In each Number of the United State there is an unseen metronome that tick-tocks silently; without looking at the clock we know exactly the time of day within five minutes. But now my metronome had stopped, and I did not know how much time had passed. In fright I grasped my badge with its clock from under the pillow. Glory be to the Well-Doer! I had twenty minutes more! But those minutes were such tiny, short ones! They ran! And I wanted to tell her so many things. I wanted to tell her all about myself; about the letter from O- and about that terrible evening when I gave her a child; and for some reason also about my childhood, about our mathematician Plappa, and about the square root of minus one; and how, when I attended the glorification on the Day of Unanimity for the first time in my life, I wept bitterly because there was an inkstain on my unif—on such a holy day!

I-330 lifted her nead. She leaned on her elbow. In the corners of her lips two long, sharp lines and the dark angle of lifted eyebrows—a cross.

"Perhaps on that day . . ." her brow grew darker; she took my hand and pressed it hard. "Tell me, will you ever forget me? Will you always remember me?"

"But why such talk? What is it, I-, dear?"

She was silent. And her eyes were already sliding past me, through me, away into the distance. I suddenly heard the wind beating the glass with its enormous wings. Of course it had been blowing all the while, but I had not noticed it until then. And for some reason those cawing birds over the Green Wall came to my mind.

I-330 shook her head with a gesture of throwing something off. Once more she touched me for a second with her whole body, as an aero before landing touches the ground for a second with all the tension of a recoiling spring.

"Well, give me my stockings, quick!"

The stockings were on the desk, on the open manuscript, on page 124. Being in haste, I caught some of the pages and they were scattered over the floor, so that it was hard to put them back in the proper order. Moreover, even if I put them in that order there will be no real order; there are obstacles to that anyway, some undiscoverable unknowns.

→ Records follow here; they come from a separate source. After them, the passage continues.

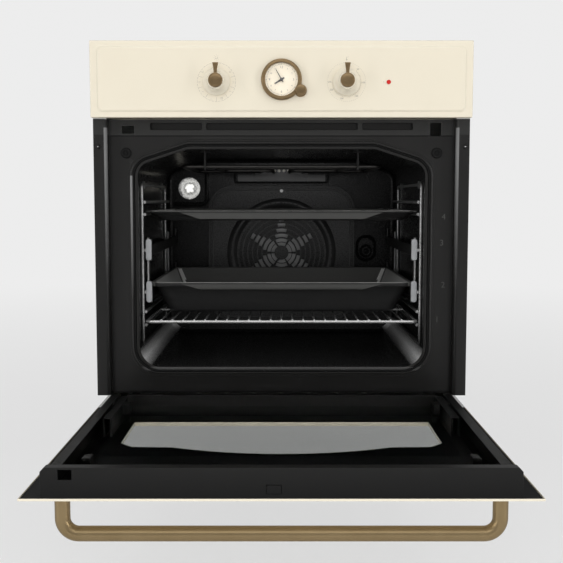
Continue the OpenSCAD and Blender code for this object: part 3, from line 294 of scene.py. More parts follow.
def net(grid, close_rows=False, close_columns=True, start=0, caps=()):
    """Four-sided faces between neighbours of a grid of points, joined end to end where closed,
    and a many-sided face on each row that caps names."""
    rows, columns = grid.shape[:2]
    order = np.arange(rows * columns).reshape(rows, columns) + start
    ends = [tuple(order[row].tolist()) for row in caps]
    if close_rows:
        order = np.vstack([order, order[:1]])
    if close_columns:
        order = np.hstack([order, order[:, :1]])
    faces = np.stack([order[:-1, :-1], order[:-1, 1:], order[1:, 1:], order[1:, :-1]], -1).reshape(-1, 4)
    return [tuple(face) for face in faces.tolist()] + ends


def on_circle(cx, cz, radius, turn):
    """Points at the angles turn: centre plus radius times cosine and sine."""
    return np.stack([cx + radius * np.cos(turn), cz + radius * np.sin(turn)], -1)


def rounded_loop(x0, x1, z0, z1, radius, arc=10):
    """A rectangle with round corners, walked anticlockwise: at each corner an arc of the radius
    about a centre that lies one radius inside both edges."""
    turn = np.linspace(0, math.pi / 2, arc)
    centres = [(x1 - radius, z1 - radius), (x0 + radius, z1 - radius),
               (x0 + radius, z0 + radius), (x1 - radius, z0 + radius)]
    return np.concatenate([
        on_circle(*centre, radius, turn + k * math.pi / 2) for k, centre in enumerate(centres)])


FACE_Y = -0.293


def stack(loops):
    """Lays pairs of a flat loop of X and Z and its depth behind the panel's face, all in mm, as
    one array of rows of points in metres."""
    return np.stack([np.insert(loop / 1000, 1, FACE_Y + depth / 1000, axis=1) for loop, depth in loops])


ivory = clouded(
    "ivory_enamel", (0.84, 0.77, 0.62), (0.88, 0.81, 0.66), (0.18, 0.26), 0.0, 12, 0.8, (300, 8e-6),
    Coat_Weight=0.4, Coat_Roughness=0.05)
PANEL_X, PANEL_LOW, PANEL_HIGH = 297.5, 477, 595
press = [  # side inset, top inset, depth behind the field and corner radius of each pressed line, in mm
    (1.5, 1.5, 21.7, 1), (0, 0, 21.7, 1.5), (0, 0, 4.2, 1.5), (0.3, 0.3, 3.2, 1.5), (1.1, 1.1, 2.6, 1.6),
    (2, 2, 2.5, 2), (9.6, 7.6, 2.5, 6), (10.4, 8.4, 2.4, 7), (11.2, 9.2, 1.9, 8), (12.4, 10.4, 0.6, 8),
    (13.2, 11.2, 0.1, 8), (14, 12, 0, 8), (16, 14, 0, 8)]
panel = stack((rounded_loop(-PANEL_X + sx, PANEL_X - sx, PANEL_LOW + sz, PANEL_HIGH - sz, r), d)
              for sx, sz, d, r in press)
piece("panel_pressing", panel, ivory, "ivory_enamel", "control_panel", sharp=60, caps=[-1])
underside = stack((rounded_loop(-274, 274, PANEL_LOW, PANEL_LOW + 1.5, 0.6), d) for d in (4, 41.7))
piece("panel_underside", underside, ivory, "ivory_enamel", "control_panel", caps=[0, 1])
dress(new_material("red_plastic", (0.6, 0.02, 0.015), 0.15), "pilot_lamp")

# ----------------------------------------------
# Printed scales: thin grey-brown screen print on the enamel round both knobs, with plain
# numbers for the temperatures, cells with small signs for the functions, and no words.
print_ink = new_material("scale_print", (0.30, 0.27, 0.22), 0.5)
PRINT_Y = FACE_Y - 0.00005
KNOB_X, KNOB_Z = 0.1007, 0.531
left, right = (-KNOB_X, KNOB_Z), (KNOB_X, KNOB_Z)


def polar(centre, radius, clock):
    """The point at a radius in mm and a clockwise angle in degrees from the top."""
    turn = np.radians(clock)
    return np.stack([centre[0] + radius / 1000 * np.sin(turn), centre[1] + radius / 1000 * np.cos(turn)], -1)


def printed(name, lines, ink, y=PRINT_Y, slot_name="ivory_enamel"):
    """Joins flat printed lines, each given as its points and its width in mm, to one piece: each
    point of a line is moved half the width to either side along the line's normal."""
    points, faces, count = [], [], 0
    for line, width in lines:
        ahead = np.gradient(line, axis=0)
        normal = np.stack([-ahead[:, 1], ahead[:, 0]], -1) / np.linalg.norm(ahead, axis=1)[:, None]
        band = np.stack([line - normal * width / 2000, line + normal * width / 2000])
        points.append(np.insert(band, 1, y, axis=-1).reshape(-1, 3))
        faces += net(band, close_columns=False, start=count)
        count += len(points[-1])
    piece(name, np.concatenate(points), ink, slot_name, faces=faces)


def sign(centre, strokes, width):
    """A line through points that are given in mm from a centre, with its width in mm."""
    return np.asarray(centre) + np.array(strokes) / 1000, width


# The left knob's scale: a broken ring, eight cells between short radial lines, a small sign in
# each cell, and the sign of a lamp over them.
lines = [(polar(left, 29.6, np.linspace(start, start + 7.5, 6)), 0.3) for start in range(18, 378, 10)]
lines += [(polar(left, np.linspace(23.2, 29.2, 2), clock), 0.3) for clock in range(72, 289, 36)]
shapes = [
    [(-1.5, 1.1), (1.5, 1.1), (1.5, -1.1), (-1.5, -1.1), (-1.5, 1.1)],
    [(-1.5, 1.2), (1.5, 1.2)], [(-1.5, -1.2), (1.5, -1.2)],
    [(-1.4, 0.9), (-0.7, 0.3), (0, 0.9), (0.7, 0.3), (1.4, 0.9)]]
for cell, clock in zip(([0], [1, 2], [1], [0, 3], [2], [3], [3, 2], [0, 2]), range(54, 307, 36)):
    lines += [sign(polar(left, 26.2, clock), shapes[k], 0.28) for k in cell]
lamp_sign = (left[0], KNOB_Z + 0.0372)
lines.append((polar(lamp_sign, 1.9, np.linspace(30, 330, 16)), 0.35))
lines += [sign(polar(lamp_sign, 4.0, clock), [(-0.25, 0), (0.25, 0)], 0.5) for clock in range(0, 360, 45)]

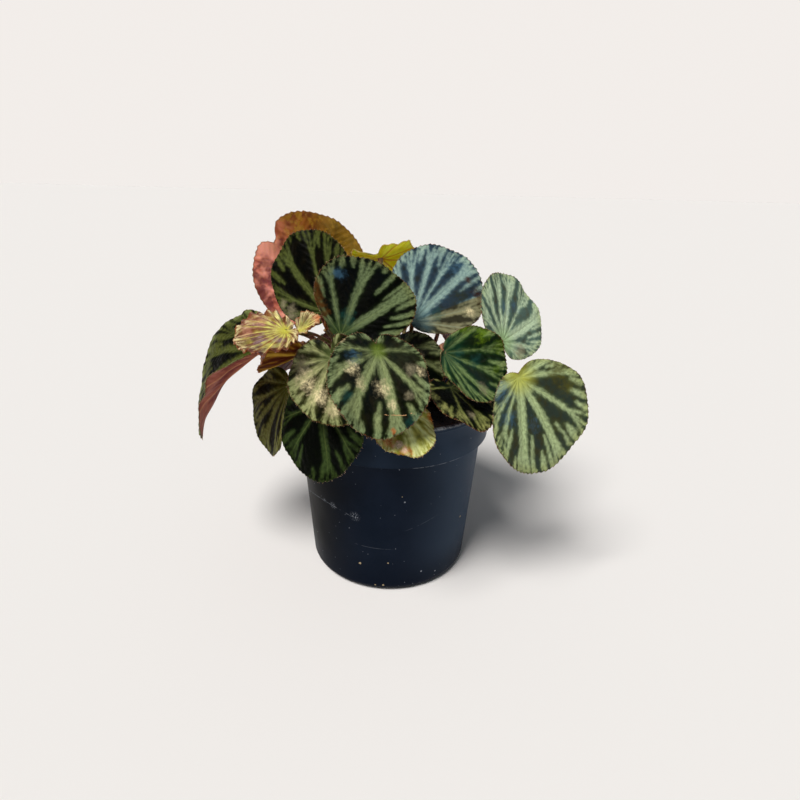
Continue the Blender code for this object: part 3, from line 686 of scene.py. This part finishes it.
def upperSkin(name, leaf):
    look = leaf["look"]
    material, tree, shader = newMaterial("leafTop_" + name, gloss=look["gloss"])
    reach, sideWave, place, fan = markings(tree)
    rim = reading(tree, "rimGap")
    reach = plus(reach, times(stray(fan, "fray"), ramp(rim, 4.5, 0.5)))
    dark = blend(ramp(noise(place, 0.16, 3), 0.42, 0.68), look["dark"], look["darkWarm"])
    dark = blend(ramp(reach, -2.4, 0.0, 0.0, 0.5), dark, look["mid"])
    pale = blend(ramp(rim, 7.0, 0.5), look["pale"], look["paleTip"])
    pale = blend(ramp(noise(fan, 3.0, 3), 0.35, 0.75, 0.0, 0.55), pale, look["mid"])
    if look["lobe"]:  # the part beyond the crease is browner
        lobePale, lobeDark = (tone(*one) for one in look["lobe"])
        beyond = ramp(reading(tree, "beyond"), 0.0, 1.2)
        pale = blend(beyond, pale, lobePale)
        dark = blend(beyond, dark, lobeDark)
    colour = blend(ramp(reach, -1.1, 1.1), dark, pale)
    heart = ramp(reading(tree, "heartGap"), look["heartSize"] * 1.6, look["heartSize"] * 0.2, 0.0, 0.8)
    colour = blend(heart, colour, look["heart"])
    line = ramp(reading(tree, "veinGap"), 0.6, 0.1, 0.0, look["veinShow"])
    line = times(line, ramp(reading(tree, "heartGap"), 1.5, 0.5))
    colour = blend(line, colour, look["vein"])
    colour = withPatches(leaf, colour, place, fan)
    if look["scar"]:
        colour = withScar(look["scar"], colour, place)
    edge = times(ramp(rim, 0.7, 0.1), ramp(noise(place, 1.2, 2), 0.4, 0.6, 0.15, 0.9))  # broken, at the rim
    colour = blend(edge, colour, look["margin"])
    feed(shader.inputs["Base Color"], colour)
    roughness = ramp(noise(place, 0.9, 3), 0.3, 0.7, look["roughness"] - 0.06, look["roughness"] + 0.14)
    feed(shader.inputs["Roughness"], roughness)
    cells = addNode(tree, "ShaderNodeTexVoronoi", {"Vector": place, "Scale": 1.7}).outputs["Distance"]
    before = bumped(shader, cells, 0.00010, 0.6)
    before = bumped(shader, sideWave, 0.00018, 0.35, before)
    bumped(shader, noise(place, 0.55, 3), 0.0007, 0.45, before)
    return material


# Painted light: amber, brown, olive and golden paint the sun shining through the tall leaf's under side, and
# pink paints its highlights; plum is the colour of its own blotches.
glowTones = {  # the under side of the tall leaf, with the light behind it
    "plum": tone(92, 44, 52), "pink": tone(240, 156, 138), "amber": tone(116, 66, 24),
    "brown": tone(80, 36, 18), "olive": tone(110, 96, 20), "golden": tone(136, 104, 30),
}


def underSkin(name, leaf):
    look = leaf["look"]
    fixed = {"through": look["through"], "throughReach": (0.003, 0.002, 0.0006), "throughScale": 1.0}
    material, tree, shader = newMaterial("leafUnder_" + name, roughness=0.55, gloss=0.08, **fixed)
    reach, sideWave, place, fan = markings(tree)
    colour = blend(ramp(reach, -1.2, 1.2, 0.0, 0.8), look["underDark"], look["under"])
    line = ramp(reading(tree, "veinGap"), 0.9, 0.2, 0.0, 0.7)
    colour = blend(line, colour, look["underVein"])
    # the glow is painted light: painted pink highlights go on first, then a painted orange brown on the part
    # where the light shines through
    if look["glow"]:  # where light comes through the blade it turns orange brown
        blotch = noise(place, 0.09, 3)
        colour = blend(ramp(blotch, 0.42, 0.56, 0.0, 0.9), colour, glowTones["plum"])
        shine = ramp(noise(place, 0.07, 3, 0.5), 0.5, 0.64, 0.0, 0.65)
        colour = blend(shine, colour, glowTones["pink"])
        parts = split(place)
        lit = ramp(plus(parts["Y"], centred(blotch, 14)), -22.0, -2.0)
        amber = blend(ramp(blotch, 0.40, 0.55), glowTones["amber"], glowTones["brown"])
        amber = blend(ramp(parts["Y"], 4.0, 26.0, 0.0, 0.6), amber, glowTones["olive"])
        golden = ramp(noise(fan, 1.5, 4, 0.6), 0.5, 0.6, 0.0, 0.6)
        amber = blend(golden, amber, glowTones["golden"])
        colour = blend(lit, colour, amber)
    edge = ramp(reading(tree, "rimGap"), 1.1, 0.1, 0.0, 0.8)
    colour = blend(edge, colour, look["margin"])
    feed(shader.inputs["Base Color"], colour)
    before = bumped(shader, noise(place, 1.4, 3), 0.0002, 0.5)
    bumped(shader, sideWave, -0.0002, 0.4, before)
    return material


rims = {name: growBlade(name, leaf) for name, leaf in leaves.items()}
print("leaves:", len(leaves))


# Stalks, from the rhizome to the blades, and the rhizome itself

rootstock = {  # lengths in mm
    "radius": 5.0, "halfLength": 40.0, "bend": 9.0, "top": 97.3, "lean": 0.7, "pull": 0.35, "startBow": 0.25,
    "steps": 120, "sides": 20, "ringDepth": 0.35, "root": ((100, 3), (95, 2.8), (90, 2.4), (84, 1.2)),
    "scales": 46, "scaleLength": (3, 6), "scaleWidth": (1.4, 2.4), "scaleThickness": 0.25,
    "dark": tone(92, 62, 42), "light": tone(150, 112, 78), "green": tone(104, 96, 52),
}
stalkForm = {  # flare, taper and swell are factors on the leaf's stalk radius
    "steps": 26, "sides": 10, "flare": 1.25, "taper": 0.82, "taperSpeed": 2.2, "topSwell": 1.25, "seat": 0.35,
    "red": tone(140, 74, 52), "green": tone(120, 112, 58), "streak": tone(176, 112, 88),
}


def rhizomePoint(share):
    return Vector((rootstock["halfLength"] * share, rootstock["bend"] * math.sin(math.pi * share),
                   rootstock["top"] + rootstock["radius"]))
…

"I can't bear it," I said. "You are here, near me, yet you seem to be behind an opaque ancient wall; through that wall I hear a rustle and voices; I cannot make out the words, I don't know what is there. I cannot bear it. You seem always to withhold something from me; you have never told me what kind of place it was where I found myself that day beneath the Ancient House. Where did those corridors lead? Why was the doctor there—or perhaps all that never happened?"

I-330 put her hands on my shoulders and slowly entered deeply into my eyes.

"You want to know all?"

"Yes, I do."

"And you would not be afraid to follow me anywhere?

"Wherever I should lead you?"

"Anywhere!"

"All right then. I promise you, after the holiday, if only . . . Oh, yes, there is your Integral. I always forget to ask; will it soon be completed?"

"No. 'If only' what? Again! 'If only' what?"

She, already at the door: "You shall see."

I was alone again. All that she left behind her was a barely perceptible scent, similar to that of a sweet, dry, yellow dust of flowers from behind the Green Wall; also, sunk deeply within me, question marks like small hooks similar to those the ancients used for fishing (vide the Prehistoric Museum).

. . . Why did she suddenly ask about the Integral?